Wendel, who graduated in May 2011 with a bachelor’s degree in biology and a minor in Chinese studies from The College of Arts and Sciences, is working in a National Institutes of Health (NIH) research laboratory as the recipient of an NIH Post-Baccalaureate Intramural Training Award. The award enables recent college graduates to spend one or two years working directly with NIH investigators.
“I would not have ended up with such an amazing job without all of the guidance from my advisers and professors,” says Wendel, who is working on HIV research at the NIH’s National Institute of Allergy and Infectious Disease.
The NCSC helps students learn about scholarship and fellowship opportunities that match their interests, as well as prepare for—and be successful in—applying for the awards. Students are invited to learn more at an NCSC-sponsored workshop Friday, March 2, from 12:30-1:30 p.m. in 101 Crouse-Hinds Hall. Information about this workshop, the NCSC, and scholarship and fellowship opportunities can be found on the newly launched NCSC web site.
“The freshman and sophomore years are not too early for students to begin exploring the opportunities available to them and to begin to build their credentials in ways that will help them be successful,” says Judy O’Rourke, director of undergraduate studies and a member of the NCSC team.
Chaired by Steve Kuusisto, director of the Reneé Crown Honors Program, and John Western, professor of geography in the Maxwell School of Citizenship and Public Affairs, the NCSC includes faculty and staff members from across the University. Its members work closely with students and their mentors to help students identify their interests and then shape their undergraduate careers to facilitate their success.
Wendel, who plans to go to medical school next year, credits a chemistry professor she met during her freshman year for helping her obtain a summer internship that year at the NIH’s National Human Genome Research Institute. “Although the research was not my primary interest area, I got my foot in the door and learned basic laboratory skills,” Wendel says.
In between that first internship and her senior year, Wendel completed an Honors Capstone Project on hemorrhagic stroke, traveled to Tanzania to work as a hospital intern on the maternity ward, traveled to Peru to intern at a pediatrics clinic and volunteer for a mobile HIV/AIDS clinic, volunteered at Upstate University Hospital State University of New York (SUNY) in the pediatric emergency room and worked as a neuroscience research intern at SUNY Upstate Medical University. She also traveled through SU Abroad to study in Hong Kong for a semester as part of her Chinese minor. It was the Chinese minor that intrigued her current supervisor and is what Wendel believes gave her the edge for the position.
“It’s not that I wasn’t well-qualified for this position,” Wendel says, “but there were so many other people applying for NIH positions that I believe the perspective I gained from my minor, and the unique experiences I had abroad, gave me an extra edge.”

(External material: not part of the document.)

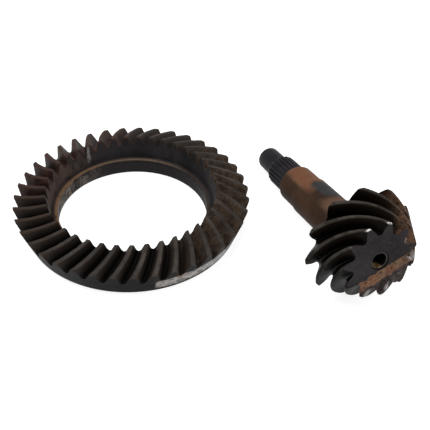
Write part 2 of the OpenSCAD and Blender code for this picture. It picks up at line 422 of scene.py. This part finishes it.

Most of all, Wendel is appreciative of the support she received from the University’s NCSC; the Reneé Crown University Honors Program; and biology Professor John Belote, who was her faculty adviser. “They helped me every step of the process, supported me in all my spontaneous ideas, wrote recommendations days before the deadlines and helped me select the best classes,” Wendel says. “My undergraduate career helped put me on this path with classes and study abroad opportunities. What I leaned in the classroom, I was able to take out into the real world and apply.”